Endowment honors nurse’s innate dedication, leadership to profession
As a young girl in South Texas, Juanita Ruth Kirkpatrick Smith would eagerly await her mother’s return home from her shift as a special duty nurse. She loved listening to her mother recount her workday with stories of how she helped patients by assisting other nurses and doctors. Smith dreamed of the day she would become a nurse too. What she didn’t know then was the impact she would have on future nursing students through an endowed scholarship, which now bears her name.

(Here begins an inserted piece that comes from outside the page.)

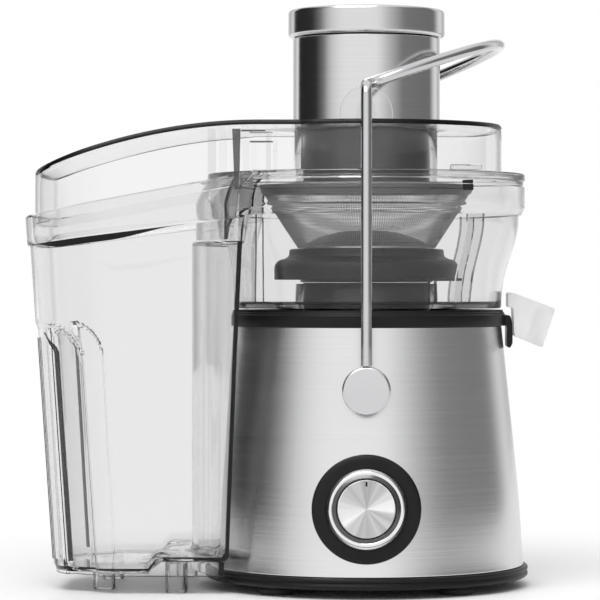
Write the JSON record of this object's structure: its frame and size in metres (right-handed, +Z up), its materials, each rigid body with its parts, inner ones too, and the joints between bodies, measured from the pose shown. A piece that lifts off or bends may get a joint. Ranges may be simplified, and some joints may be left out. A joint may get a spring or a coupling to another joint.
{
  "type": "centrifugal juicer",
  "caption": "Centrifugal juicer: steel motor base with a dial, clear bowl, sieve and lid, feed chute with pusher, locking bail and side pulp container.",
  "frame": {"origin": "under the middle of the machine's bounding box, on the surface it stands on", "axes": "+Z up along the motor axis; +X towards the juice spout; the front with the dial faces -Y"},
  "size_m": [0.2999, 0.2031, 0.329],
  "materials": {
    "black_plastic": "fine satin moulding",
    "grey_plastic": "satin moulding",
    "brushed_steel": "brushed round the piece",
    "bright_chrome": "polished",
    "bearing_steel": "ground",
    "clear_plastic": "clear, polished mould",
    "frosted_plastic": "milky, translucent",
    "rubber": "matt",
    "carbon": "matt",
    "copper": "enamelled wire",
    "laminated_iron": "stacked laminations",
    "circuit_board": "solder mask"
  },
  "bodies": {
    "base": {"base_pan": "black_plastic", "rubber_foot_1": "rubber", "rubber_foot_2": "rubber", "rubber_foot_3": "rubber", "rubber_foot_4": "rubber", "foot_screw_1": "bearing_steel", "foot_screw_2": "bearing_steel", "foot_screw_3": "bearing_steel", "foot_screw_4": "bearing_steel", "steel_shell": "brushed_steel", "top_deck": "black_plastic", "stator_core": "laminated_iron", "upper_field_coil": "copper", "lower_field_coil": "copper", "upper_motor_bracket": "grey_plastic", "lower_motor_bracket": "grey_plastic", "upper_bearing": "bearing_steel", "lower_bearing": "bearing_steel", "carbon_brush_left": "carbon", "carbon_brush_right": "carbon", "motor_mount_1": "rubber", "motor_mount_2": "rubber", "motor_mount_3": "rubber", "motor_mount_4": "rubber", "rotary_switch": "grey_plastic", "control_board": "circuit_board", "interlock_switch": "grey_plastic", "cord_gland": "black_plastic", "bail_bush_front": "black_plastic", "bail_bush_rear": "black_plastic", "knob_bezel": "black_plastic", "juice_bowl": "clear_plastic", "juice_spout": "frosted_plastic"},
    "spinner": {"motor_shaft": "bearing_steel", "rotor_core": "laminated_iron", "rotor_windings": "copper", "commutator": "copper", "fan_hub": "grey_plastic", "drive_coupling": "grey_plastic", "sieve_hub": "black_plastic", "sieve_mesh": "brushed_steel", "sieve_rim": "grey_plastic", "grater_disc": "brushed_steel", "sieve_dome": "grey_plastic"},
    "lid": {"lid": "clear_plastic", "chute_sleeve": "brushed_steel"},
    "pusher": {"pusher_body": "grey_plastic", "pusher_cap": "brushed_steel"},
    "container": {"pulp_container": "clear_plastic"},
    "bail": {"bail_rod": "bright_chrome", "bail_disc_front": "bright_chrome", "bail_disc_rear": "bright_chrome", "bail_pin_front": "bearing_steel", "bail_pin_rear": "bearing_steel", "interlock_cam": "grey_plastic"},
    "plunger": {"interlock_plunger": "bearing_steel"},
    "knob": {"knob_ring": "bright_chrome", "knob_cap": "brushed_steel", "knob_shaft": "bearing_steel"}
  },
  "joints": [
    {"name": "bail_swing", "type": "hinge", "parent": "base", "child": "bail", "pos_m": [0.0423, 0, 0.114], "axis": [0, 1, 0], "range_deg": [0, 95]},
    {"name": "interlock_press", "type": "slide", "parent": "base", "child": "plunger", "axis": [0, 0, 1], "range_m": [0, 0.00292]},
    {"name": "speed_knob_turn", "type": "hinge", "parent": "base", "child": "knob", "pos_m": [0.0423, -0.0874, 0.049], "axis": [0, 0.9962, -0.0872], "range_deg": [-45, 90]},
    {"name": "sieve_spin", "type": "hinge", "parent": "base", "child": "spinner", "pos_m": [0.0423, 0, 0.1], "axis": [0, 0, 1], "continuous": true},
    {"name": "lid_lift", "type": "slide", "parent": "base", "child": "lid", "axis": [-0.2924, 0, 0.9563], "range_m": [0, 0.14]},
    {"name": "pusher_slide", "type": "slide", "parent": "lid", "child": "pusher", "axis": [0, 0, 1], "range_m": [0, 0.095]},
    {"name": "container_slide", "type": "slide", "parent": "base", "child": "container", "axis": [-1, 0, 0], "range_m": [0, 0.12]}
  ],
  "couplings": [
    {"joint": "interlock_press", "follows": "bail_swing", "m_per_rad": 0.00175}
  ]
}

The Juanita Ruth Kirkpatrick Smith, B.S.N., RN, M.S.H.P.Ed., Endowed Scholarship was established by Smith’s first cousin, Barbara Banker, to honor not only her dream of becoming a nurse, but also the strength and courage it took her to achieve it, and the compassion and focus on patient care that defined her almost 30-year nursing career.“She is a natural-born nurse,” said Banker, who serves on the Nursing Advisory Council for the School of Nursing. “She hears something that no one else hears when she takes care of someone. I have always admired her, and she was my inspiration for this scholarship.”
In order to qualify for this scholarship, students must be enrolled at the master’s level majoring in a nurse practitioner program, demonstrate financial need and possess a G.P.A. of 3.5 or above. Applicants must also complete a personal written statement explaining interest and motivation in pursuing their degree.
The first recipient of this scholarship is Erin Brooke Madison, 25, who currently works full time in the pediatric ICU at University Hospital and is enrolled part time in the School of Nursing’s family nurse practitioner master’s degree program.
“This scholarship helps ease the financial burden that comes along with continuing my education,” said Madison, who is also a newlywed and expecting her first child. “Knowing Mrs. Smith’s story and how she never gave up on her dream, encourages me as well. I always enjoy knowing a person’s story, and I think that is why I enjoy nursing so much.”
With a genuine concern for others and a passion for learning, Madison embodies the characteristics of the nursing student Smith and Banker hope this scholarship continues to help, and ironically, for Smith, now 85, it all began with stories. “Mother would come home and tell stories about her cases and surgeries,” Smith recalled, “and I would just sit there and soak it in. She never really encouraged me to go into nursing because she said it was really hard, hard work, but I loved the sciences and I wanted to be a nurse.”
A nurse she became. In fact, Smith at age 44 was one of the first graduates of the School of Nursing at the UT Health Science Center in 1975, earning her Bachelor of Science in Nursing degree. The road to her dream, however, was not a straight one. Graduating from high school at 16, Smith’s mother believed she was too young to attend either of the closest nursing schools in San Antonio or Houston, so her dream was placed on hold. Instead, she took business courses at Texas A&I University in her hometown of Kingsville. Soon, she married and had three children.
A decade later and living in Corpus Christi, her family was in need of a supplemental income, so Smith turned back to her dream by applying for a nurse’s aide position in the local hospital. A job in the admitting office, however, paid double that of a nurse’s aide and once more, her dream was placed on hold.
“She worked very hard for a very long time, and she kind of glosses over some of the obstacles she had,” explained Banker, “but there were obstacles that would have stopped most people dead in their tracks. She just kept going.”
After working the noon to 9 p.m. shift for two years in the hospital and a short stint as a receptionist and transcriber for a medical doctor, Smith returned to school and earned a certificate as a petroleum draftsman launching her almost 10-year career in the oil business. Eventually, everything aligned and she enrolled in a licensed vocational nursing program at Mercy Hospital in Jourdanton, finally living her dream of studying and working in the nursing profession. Smith worked as an LVN full time and took classes at night for the next seven years in order to receive her B.S.N. in 1975. She continued her education completing her Master of Science degree in Health Professions and Administration in 1979 from Southwest Texas State University, now Texas State University, in San Marcos and earning her counseling certification in 1990 from the University of North Texas in Denton. Her only regret is not being able to pursue her desire to become a nurse practitioner, which is why the scholarship is focused on helping students enrolled in such a program. “My main message is,” Smith reiterated, “it is never too late to follow your dream. It just takes a lot of determination.”
For Smith, the simple dream of becoming a nurse culminated in a legacy that even she couldn’t foresee. She founded the health occupations/health careers programs first at John Marshall High School in San Antonio and then at Plano East Senior High in Plano, Texas. The program she created to introduce high school students to careers in the medical field is the cornerstone of today’s successful magnet high school in the Northside Independent School District in San Antonio, known as Health Careers High School.
“In teaching, I loved being with the kids,” Smith said, explaining that she continued to work as a nurse and kept her skills up to date while teaching, “but nursing has always been the love of my life.” The countless patients, students and medical colleagues who had the good fortune to know Smith are certainly grateful that she never gave up on her dream; and now through the scholarship, which bears her name, many more dreams will come true.